SQL | SELECT * FROM SalesOrderDetail WHERE ProductID = 755 |
Heap | (228 row(s) affected) Table 'SalesOrderDetail_noindex'. Scan count 1, logical reads 1495. |
Clustered Index | (228 row(s) affected) Table 'SalesOrderDetail_index'. Scan count 1, logical reads 1513. |
Impact of having the Clustered Index | IO slightly greater for the clustered index version; 1513 reads versus 1495 reads. |
Comments | Without a nonclustered index on the ProductID column to help find the rows for a single Product, both versions had to be scanned. Because of the overhead of having a clustered index, the clustered index version is the slightly larger table; therefore scanning it required a few more reads than scanning the heap. |
Table 3: Retrieving all rows for a single Product
Our first two queries greatly benefitted from the presence of the clustered index; the third was approximately equal. Are there times when a clustered index is a detriment? The answer is yes, and it is mostly related to inserting, updating and deleting rows. Like so many other aspects of indexing encountered in these early Levels, it too is a subject that will be covered in more detail in a higher Level.
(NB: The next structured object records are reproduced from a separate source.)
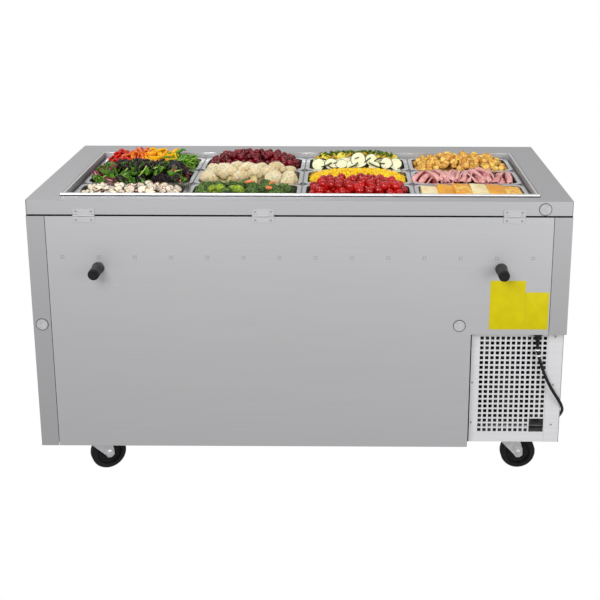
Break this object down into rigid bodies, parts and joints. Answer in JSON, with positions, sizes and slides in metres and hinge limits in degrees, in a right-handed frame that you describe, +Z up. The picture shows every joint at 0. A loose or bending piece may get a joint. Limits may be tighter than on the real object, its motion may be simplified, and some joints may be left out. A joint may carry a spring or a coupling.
{
  "type": "mobile salad bar",
  "caption": "Stainless refrigerated serving cabinet on swivel casters, with a hinged deck framing a cold well of lift-out food pans and a perforated machine compartment grille.",
  "frame": {"origin": "on the floor, under the middle of the bounding box (the free cord left out)", "axes": "+X along the cabinet, towards the machine compartment; +Y from the service side to the customer side; +Z up"},
  "size_m": [1.5423, 0.7944, 0.846],
  "materials": {
    "cabinet_steel": "brushed stainless sheet, satin",
    "deck_steel": "brushed stainless sheet, satin",
    "lip_steel": "polished stainless edge",
    "grille_steel": "perforated stainless sheet",
    "well_steel": "satin stainless",
    "pan_steel": "drawn stainless, bright",
    "hinge_steel": "stainless, plain",
    "screw_steel": "stainless screw heads",
    "seal": "black seal, matt",
    "foam": "foamed insulation, pale",
    "bumper_post": "turned metal post",
    "bumper_rubber": "grey rubber",
    "hole_plug": "grey snap-in plug",
    "zinc": "bright zinc plate",
    "black_enamel": "black enamel, semi-gloss",
    "coil_metal": "finned coil, dull",
    "blade_metal": "pressed sheet, plain",
    "copper": "drawn tube, dull",
    "drain_plastic": "pale plastic",
    "black_plastic": "black moulded, fine grain",
    "rocker_plastic": "green translucent rocker",
    "wheel_tread": "black moulded rubber",
    "cord_jacket": "black flexible jacket"
  },
  "bodies": {
    "cabinet": {"base_frame": "cabinet_steel", "rear_panel": "cabinet_steel", "left_side_panel": "cabinet_steel", "right_side_panel": "cabinet_steel", "front_panel": "cabinet_steel", "front_louvre": "cabinet_steel", "corner_post": "cabinet_steel", "compartment_divider": "cabinet_steel", "rear_grille": "grille_steel", "top_gasket": "seal", "well_liner": "well_steel", "well_insulation": "foam", "pan_support": "well_steel", "hinge_lower_leaves": "hinge_steel", "panel_screws": "screw_steel", "bumper_posts": "bumper_post", "bumper_tips": "bumper_rubber", "body_plugs": "hole_plug", "condensing_tray": "zinc", "compressor": "black_enamel", "condenser_coil": "coil_metal", "fan_shroud": "black_enamel", "fan_motor": "zinc", "refrigerant_lines": "copper", "drain_pipe": "drain_plastic", "electrical_box": "black_enamel", "thermostat": "black_plastic", "switch_frame": "black_plastic", "caster_plates": "zinc", "strain_relief": "cord_jacket", "supply_cord": "cord_jacket", "plug": "cord_jacket"},
    "deck": {"deck_top": "deck_steel", "deck_lip": "lip_steel", "hinge_upper_leaves": "hinge_steel", "hinge_upper_screws": "screw_steel", "deck_plug": "hole_plug"},
    "fan": {"fan_blade": "blade_metal"},
    "rocker": {"power_rocker": "rocker_plastic"},
    "near_pan_1": {"pan_near_1": "pan_steel"},
    "middle_pan_1": {"pan_middle_1": "pan_steel"},
    "far_pan_1": {"pan_far_1": "pan_steel"},
    "near_pan_2": {"pan_near_2": "pan_steel"},
    "middle_pan_2": {"pan_middle_2": "pan_steel"},
    "far_pan_2": {"pan_far_2": "pan_steel"},
    "near_pan_3": {"pan_near_3": "pan_steel"},
    "middle_pan_3": {"pan_middle_3": "pan_steel"},
    "far_pan_3": {"pan_far_3": "pan_steel"},
    "near_pan_4": {"pan_near_4": "pan_steel"},
    "middle_pan_4": {"pan_middle_4": "pan_steel"},
    "far_pan_4": {"pan_far_4": "pan_steel"},
    "swivel_near_left": {"fork_near_left": "zinc"},
    "roller_near_left": {"wheel_near_left": "wheel_tread"},
    "swivel_near_right": {"fork_near_right": "zinc"},
    "roller_near_right": {"wheel_near_right": "wheel_tread"},
    "swivel_far_left": {"fork_far_left": "zinc"},
    "roller_far_left": {"wheel_far_left": "wheel_tread"},
    "swivel_far_right": {"fork_far_right": "zinc"},
    "roller_far_right": {"wheel_far_right": "wheel_tread"}
  },
  "joints": [
    {"name": "deck_hinge", "type": "hinge", "parent": "cabinet", "child": "deck", "pos_m": [0, -0.33285, 0.7955], "axis": [1, 0, 0], "range_deg": [0, 85]},
    {"name": "fan_spin", "type": "hinge", "parent": "cabinet", "child": "fan", "pos_m": [0.598, 0.26475, 0.2575], "axis": [0, 1, 0], "continuous": true},
    {"name": "rocker_tilt", "type": "hinge", "parent": "cabinet", "child": "rocker", "pos_m": [0.65, 0.38675, 0.509], "axis": [0, 0, -1], "range_deg": [0, 20]},
    {"name": "lift_near_1", "type": "slide", "parent": "cabinet", "child": "near_pan_1", "axis": [0, 0, 1], "range_m": [0, 0.2]},
    {"name": "lift_middle_1", "type": "slide", "parent": "cabinet", "child": "middle_pan_1", "axis": [0, 0, 1], "range_m": [0, 0.2]},
    {"name": "lift_far_1", "type": "slide", "parent": "cabinet", "child": "far_pan_1", "axis": [0, 0, 1], "range_m": [0, 0.2]},
    {"name": "lift_near_2", "type": "slide", "parent": "cabinet", "child": "near_pan_2", "axis": [0, 0, 1], "range_m": [0, 0.2]},
    {"name": "lift_middle_2", "type": "slide", "parent": "cabinet", "child": "middle_pan_2", "axis": [0, 0, 1], "range_m": [0, 0.2]},
    {"name": "lift_far_2", "type": "slide", "parent": "cabinet", "child": "far_pan_2", "axis": [0, 0, 1], "range_m": [0, 0.2]},
    {"name": "lift_near_3", "type": "slide", "parent": "cabinet", "child": "near_pan_3", "axis": [0, 0, 1], "range_m": [0, 0.2]},
    {"name": "lift_middle_3", "type": "slide", "parent": "cabinet", "child": "middle_pan_3", "axis": [0, 0, 1], "range_m": [0, 0.2]},
    {"name": "lift_far_3", "type": "slide", "parent": "cabinet", "child": "far_pan_3", "axis": [0, 0, 1], "range_m": [0, 0.2]},
    {"name": "lift_near_4", "type": "slide", "parent": "cabinet", "child": "near_pan_4", "axis": [0, 0, 1], "range_m": [0, 0.2]},
    {"name": "lift_middle_4", "type": "slide", "parent": "cabinet", "child": "middle_pan_4", "axis": [0, 0, 1], "range_m": [0, 0.2]},
    {"name": "lift_far_4", "type": "slide", "parent": "cabinet", "child": "far_pan_4", "axis": [0, 0, 1], "range_m": [0, 0.2]},
    {"name": "swivel_near_left", "type": "hinge", "parent": "cabinet", "child": "swivel_near_left", "pos_m": [-0.606, -0.27325, 0.11], "axis": [0, 0, 1], "continuous": true},
    {"name": "roll_near_left", "type": "hinge", "parent": "swivel_near_left", "child": "roller_near_left", "pos_m": [-0.57544, -0.25834, 0.051], "axis": [-0.4384, 0.8988, 0], "continuous": true},
    {"name": "swivel_near_right", "type": "hinge", "parent": "cabinet", "child": "swivel_near_right", "pos_m": [0.606, -0.24525, 0.11], "axis": [0, 0, 1], "continuous": true},
    {"name": "roll_near_right", "type": "hinge", "parent": "swivel_near_right", "child": "roller_near_right", "pos_m": [0.64, -0.24525, 0.051], "axis": [0, 1, 0], "continuous": true},
    {"name": "swivel_far_left", "type": "hinge", "parent": "cabinet", "child": "swivel_far_left", "pos_m": [-0.606, 0.33075, 0.11], "axis": [0, 0, 1], "continuous": true},
    {"name": "roll_far_left", "type": "hinge", "parent": "swivel_far_left", "child": "roller_far_left", "pos_m": [-0.572, 0.33075, 0.051], "axis": [0, 1, 0], "continuous": true},
    {"name": "swivel_far_right", "type": "hinge", "parent": "cabinet", "child": "swivel_far_right", "pos_m": [0.606, 0.33075, 0.11], "axis": [0, 0, 1], "continuous": true},
    {"name": "roll_far_right", "type": "hinge", "parent": "swivel_far_right", "child": "roller_far_right", "pos_m": [0.64, 0.33075, 0.051], "axis": [0, 1, 0], "continuous": true}
  ]
}
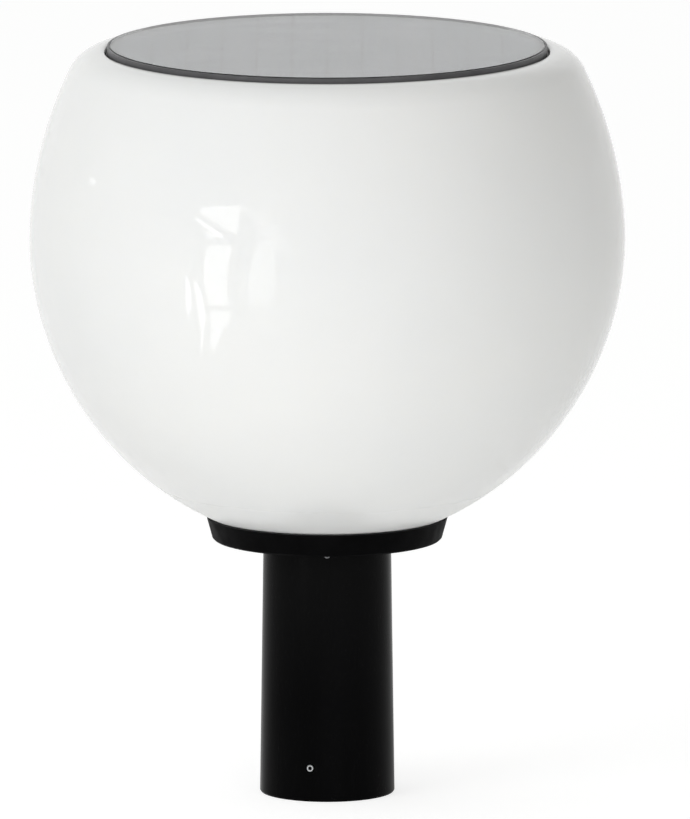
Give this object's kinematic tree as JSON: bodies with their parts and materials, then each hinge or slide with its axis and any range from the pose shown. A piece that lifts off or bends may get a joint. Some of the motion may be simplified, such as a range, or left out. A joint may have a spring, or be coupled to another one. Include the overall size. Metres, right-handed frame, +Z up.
{
  "type": "solar post top light",
  "caption": "Solar post top light: an opal globe closed by a flat round solar head, on a black collar and a tapered sleeve that slips over a pole.",
  "frame": {"origin": "centre of the sleeve's mouth, where the pole enters", "axes": "+Z up along the pole's axis, -Y to the front as in the picture, +X to the right seen from the front"},
  "size_m": [0.3, 0.3, 0.3806],
  "materials": {
    "black_paint": "black powder coat on cast aluminium, low gloss",
    "seal_rubber": "soft black rubber",
    "grey_rubber": "soft grey rubber",
    "opal_acrylic": "opal white acrylic, polished",
    "plain_aluminium": "turned aluminium",
    "zinc_steel": "zinc-plated steel",
    "dark_steel": "black oxide steel",
    "stainless_steel": "bright stainless steel",
    "dark_tray": "dark grey moulded plastic, fine texture",
    "white_board": "white lacquered board",
    "black_board": "black backing sheet",
    "solar_silicon": "dark blue silicon, smooth",
    "solar_glass": "clear solar glass, finely textured",
    "white_plastic": "white moulded plastic, satin",
    "black_plastic": "black moulded plastic",
    "battery_wrap": "green shrink wrap",
    "green_board": "green lacquered board",
    "brass": "plain brass",
    "led_phosphor": "yellow phosphor in clear resin",
    "clear_plastic": "clear moulded plastic",
    "wire_red": "soft insulation"
  },
  "bodies": {
    "fixture": {"sleeve": "black_paint", "collar": "black_paint", "neck_gasket": "seal_rubber", "globe": "opal_acrylic", "clamp_pad": "grey_rubber", "clamp_ring": "plain_aluminium", "clamp_screw_1": "zinc_steel", "clamp_screw_2": "zinc_steel", "clamp_screw_3": "zinc_steel", "clamp_screw_4": "zinc_steel", "lock_screw_1": "dark_steel", "lock_screw_2": "dark_steel", "lock_screw_3": "dark_steel", "pole_screw_1": "dark_steel", "pole_screw_2": "dark_steel", "pole_screw_3": "dark_steel"},
    "solar_head": {"head_seal": "seal_rubber", "door_seal": "seal_rubber", "housing_screw_1": "zinc_steel", "housing_screw_2": "zinc_steel", "housing_screw_3": "zinc_steel", "housing_screw_4": "zinc_steel", "door_screw_1": "zinc_steel", "door_screw_2": "zinc_steel", "door_screw_3": "zinc_steel", "door_screw_4": "zinc_steel", "led_screws": "zinc_steel", "battery_contacts": "stainless_steel", "cell_ribbons": "stainless_steel", "panel_tray": "dark_tray", "led_board": "white_board", "panel_board": "black_board", "solar_cells": "solar_silicon", "solar_glass": "solar_glass", "housing": "white_plastic", "door": "white_plastic", "battery_holder": "black_plastic", "control_parts": "black_plastic", "switch_body": "black_plastic", "battery_1": "battery_wrap", "battery_2": "battery_wrap", "battery_3": "battery_wrap", "control_board": "green_board", "switch_board": "green_board", "board_posts": "brass", "leds": "led_phosphor", "led_cover": "clear_plastic", "panel_wires": "wire_red", "battery_wires": "wire_red", "led_wires": "wire_red"},
    "button": {"power_button": "black_plastic"}
  },
  "joints": [
    {"name": "head_lift", "type": "slide", "parent": "fixture", "child": "solar_head", "axis": [0, 0, 1], "range_m": [0, 0.06]},
    {"name": "button_press", "type": "slide", "parent": "solar_head", "child": "button", "axis": [0, 0, 1], "range_m": [0, 0.0012], "stiffness_N_per_m": 400, "springref_m": -0.0008}
  ]
}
In general, the retrieval benefits outweigh the maintenance detriments; making a clustered index preferable to a heap. If you are creating tables in an Azure database, you have no choice; every table must be a clustered index.
Conclusion
A clustered index is a sorted table whose sequence is specified by you when the index is created, and maintained by SQL Server. Any row in that table is quickly accessible given its key value. Any set of rows, in index key sequence, are also quickly accessible given the range of their keys.
There can be only one clustered index per table. The decision of which columns should be the clustered index key columns is the most important indexing decision that you will make for any table.
In our Level 4 we will shift our emphasis from the logical to the physical, introducing pages and extents, and examining the physical structure of indexes.